As can be seen, the government seems to be tinkering around with the CfD, adjusting it to meet changing strategic objectives. In some ways, that may be better than its earlier approach- constraining the growth of renewables (and their consumer cost pass-through) via CfD spending caps and technology exclusions.  A UKERC commentary noted that ‘previous auctions have been mainly limited by spending – contracts representing a certain amount of subsidy are offered, with the auction closing when the pot of cash has run out. Now the cost of these technologies are so cheap, this will no longer hold, with the only other option to limit according to a capacity cap. While this will allow observers to easily keep tabs on the rate of expansion of clean generating capacity, it also represents a greater degree of control over the electricity market, with the Government effectively controlling the make-up of the generation mix.’

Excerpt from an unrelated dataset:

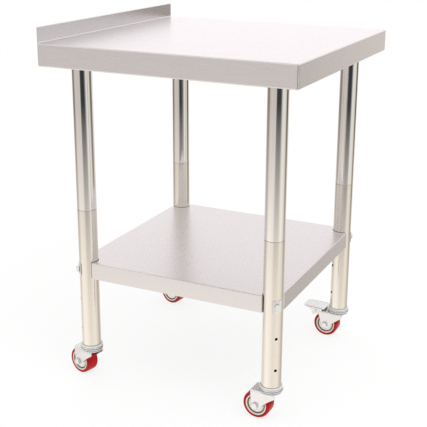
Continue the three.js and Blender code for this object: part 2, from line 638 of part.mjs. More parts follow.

So it is a contrived rather than open market. But it does mean that a more coherent pattern of development might emerge, not the stop-go, panic close-down pattern after over-spending pattern we have had so far. It might also allow some of the less developed options a chance to move ahead. If agreed, in the new CfD scheme, wave and tidal projects would no longer have to compete head on with offshore wind in Pot 2, and floating wind would get a chance to compete with currently cheaper fixed-seabed systems.  That may take some time to work through - but the government says it wants ‘to extend the CfD scheme delivery years until 31 March 2030,’ so there is some flexibility. Although also some urgency- we need all the renewables we can get.